By Marcy de Luna
HOUSTON – A liquefied natural gas tanker that has been docked at Venture Global’s Calcasieu Pass export terminal in Louisiana since early February is nearly loaded, according to gas supply data, and preparing join a stream of U.S. LNG tankers heading to Europe.
The expected departure of the Greek-flagged tanker Yiannis comes as demand and prices for LNG have soared. An armada of tankers carrying U.S. LNG has been flowing to Europe to ease shortages stemming from lower production and reduced pipeline flows.
The new plant has cranked up its processing, taking a high of nearly 500 million cubic feet of gas on Thursday, indicating “operations are running well,” according to Matt Murphy, an analyst at Tudor, Pickering, Holt & Co.
It has accepted about 6.9 billion cubic feet of gas this month. Venture Global asked U.S. energy regulators for permission to load the vessel by Feb. 9 and began loading two days later, according to Refinitiv Eikon.

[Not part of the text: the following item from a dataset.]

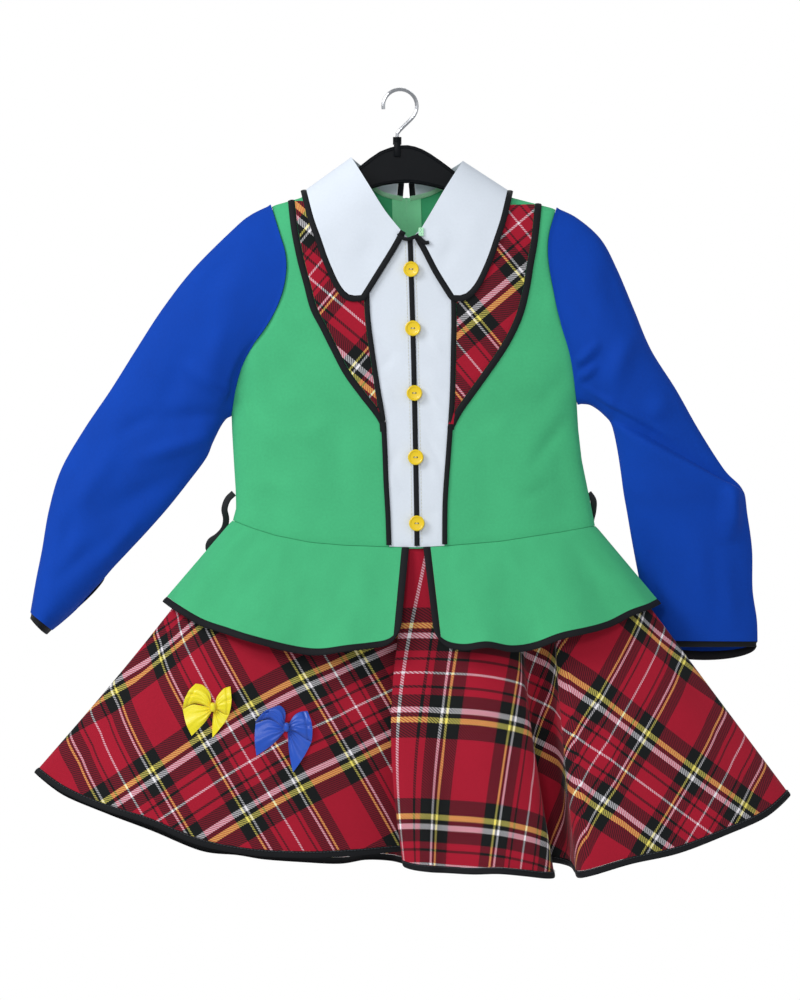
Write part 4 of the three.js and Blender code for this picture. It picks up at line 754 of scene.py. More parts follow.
# %% Seam lines
armholes = {"left": smooth_curve(LEFT_ARMHOLE), "right": smooth_curve(RIGHT_ARMHOLE)}
plastrons = {"left": smooth_curve(LEFT_PLASTRON), "right": smooth_curve(RIGHT_PLASTRON)}
centre_front = smooth_curve(CENTRE_FRONT)
centre_back = smooth_curve(CENTRE_BACK)


def towards_shoulder(share):
    """Grid lines that come closer together near the shoulder, where the cloth rounds."""
    return 1 - (1 - np.clip(share, 0, 1)) ** 1.4


def side_seam(edge, waist_z, underarm_z):
    """Side of the bodice from the waist up to the underarm."""

    def at(share):
        z = (waist_z + (underarm_z - waist_z) * np.asarray(share, float)) * MM
        return np.stack([read_table(edge, 1, 0, z), z], axis=-1)

    return at


def between_on_waist(from_x, to_x):
    """Part of the waist seam between two places across."""

    def at(share):
        x = from_x + (to_x - from_x) * np.asarray(share, float)
        return np.stack([x, read_table(WAIST, 0, 1, x)], axis=-1)

    return at


body_sides = {
    "left": one_after_other(
        side_seam(LEFT_EDGE, -399, -301),
        lambda share: armholes["left"](towards_shoulder(share)), 4 / 14),
    "right": one_after_other(
        side_seam(RIGHT_EDGE, -404, -290),
        lambda share: armholes["right"](towards_shoulder(share)), 4 / 14),
}


def first_x(curve):
    """Where a line of the front view starts, across."""
    return float(curve(np.zeros(1))[0, 0])


def last_of(curve):
    """Where a line of the front view ends."""
    return curve(np.ones(1))[0]


# %% Bodice and shirt panels
def flat_panel(side, name, flat_of, columns, rows, material, thickness, edges):
    """Panel of the bodice over a flat patch, with stitched edges pulled in."""
    across, upwards = grid_shares(columns, rows)
    flat = flat_of(across, upwards)
    places, out = on_creased_body(side, flat)
    places = rolled_edges(places, out, edges)
    return panel(name, places, out, flat, material, thickness)


def back_neck(name, seam):
    """Back neck seam of one side, from the shoulder to the top of the zip."""
    neck = NECK_POINTS[name]
    zip_top = last_of(beside(centre_back, seam * (ZIP_WIDTH / 2 + SEAM_GAP))) / MM
    return smooth_curve([neck, ((neck[0] + zip_top[0]) / 2 + seam * 2, -92), zip_top])


BODICE_WALL = 1.2 * MM
SHIRT_WALL = 1.1 * MM
bodice_pieces = {}
for name, seam in (("left", 1), ("right", -1)):
    outer_edge = body_sides[name]
    plastron_edge = beside(plastrons[name], seam * SEAM_GAP / 2)
    tip = last_of(outer_edge)
    neck_place = np.array(NECK_POINTS[name]) * MM

    def shoulder(share, tip=tip, neck_x=neck_place[0]):
        x = tip[0] + (neck_x - tip[0]) * np.asarray(share, float)
        return np.stack([x, read_table(SHOULDER_LINE, 0, 1, x)], axis=-1)

    neck_line = straight_line(neck_place, last_of(plastron_edge))
    front = filled(outer_edge, plastron_edge,
                   between_on_waist(first_x(outer_edge), first_x(plastron_edge)),
                   one_after_other(shoulder, neck_line, 0.75))
    bodice_pieces[f"front_{name}"] = flat_panel(
        -1, f"bodice_cloth_front_{name}", front, 48, 96, green_cloth, BODICE_WALL,
        ("left", "bottom", "top"))

    zip_side = beside(centre_back, seam * (ZIP_WIDTH / 2 + SEAM_GAP))
    back = filled(outer_edge, zip_side,
                  between_on_waist(first_x(outer_edge), first_x(zip_side)),
                  one_after_other(shoulder, back_neck(name, seam), 0.625))
    bodice_pieces[f"back_{name}"] = flat_panel(
        1, f"bodice_cloth_back_{name}", back, 48, 96, green_cloth, BODICE_WALL,
        ("left", "right", "bottom"))

    shirt_edge = beside(plastrons[name], -seam * SEAM_GAP / 2)
    shirt_centre = beside(centre_front, seam * SEAM_GAP / 2)
    shirt = filled(shirt_edge, shirt_centre,
                   between_on_waist(first_x(shirt_edge), first_x(shirt_centre)),
                   straight_line(last_of(shirt_edge), last_of(shirt_centre)))
    bodice_pieces[f"shirt_{name}"] = flat_panel(
        -1, f"shirt_cloth_{name}", shirt, 20, 110, white_cloth, SHIRT_WALL, ("bottom",))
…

Yiannis is signaling an early March arrival in Dunkirk, France, with a cargo of about 153,900 cubic meters of LNG, Refinitiv vessel tracking data showed.
A Venture Global spokesperson declined to comment on the vessel’s loading or expected departure.

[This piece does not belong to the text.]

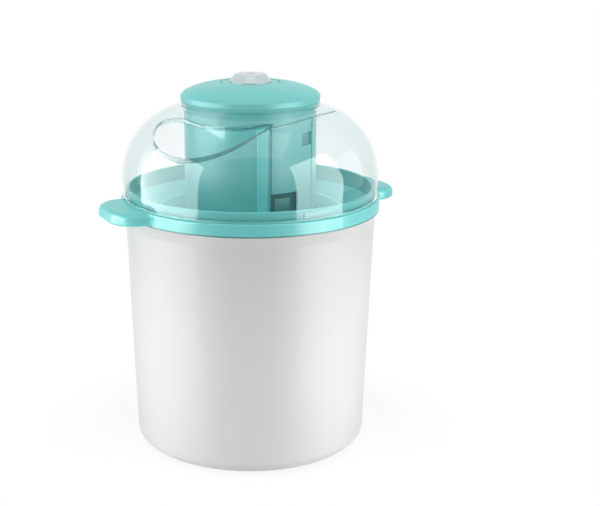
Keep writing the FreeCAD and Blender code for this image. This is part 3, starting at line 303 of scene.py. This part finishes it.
def moulded_plastic():
    """Flow shading, uneven gloss and the faint waviness that a moulding's skin has."""
    group, given, result = effect(
        "moulded_plastic",
        [("Position", "vector", None), ("Colour", "colour", (0.8, 0.8, 0.8, 1.0)),
         ("Gloss low", "value", 0.16), ("Gloss high", "value", 0.24), ("Shade", "value", 0.96)],
        SKIN_OUTPUTS)
    place = given["Position"]
    flow = noise(group, place, scale=9.0, detail=3.0)
    cloud = noise(group, place, scale=34.0, detail=2.0)
    peel = noise(group, place, scale=420.0, detail=2.0)
    dust = noise(group, place, scale=2400.0, detail=1.0)
    shade = ranged(group, flow, given["Shade"], 1.0)
    feed(group, shaded(group, given["Colour"], shade), result["Colour"])
    feed(group, ranged(group, cloud, given["Gloss low"], given["Gloss high"]), result["Roughness"])
    feed(group, maths(group, "ADD", peel, maths(group, "MULTIPLY", dust, DUST_SHARE)),
         result["Height"])
    return group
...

JERA Co., Japan’s biggest power generator and one of the world’s top buyers of LNG, has chartered the vessel, energy traders said. A JERA spokesperson declined to comment.
The tanker so far has spent 14 days loading, above the average of between eight and nine days it took to load first cargoes at LNG export terminals in Corpus Christi, Texas; Elba Island, Georgia; and Cove Point, Maryland, David Seduski, an analyst at research consultancy Energy Aspects, said.
“It’s not just the liquefaction trains that need to be tested during the commissioning process, all of the other systems are being used for the first time as well,” said Seduski.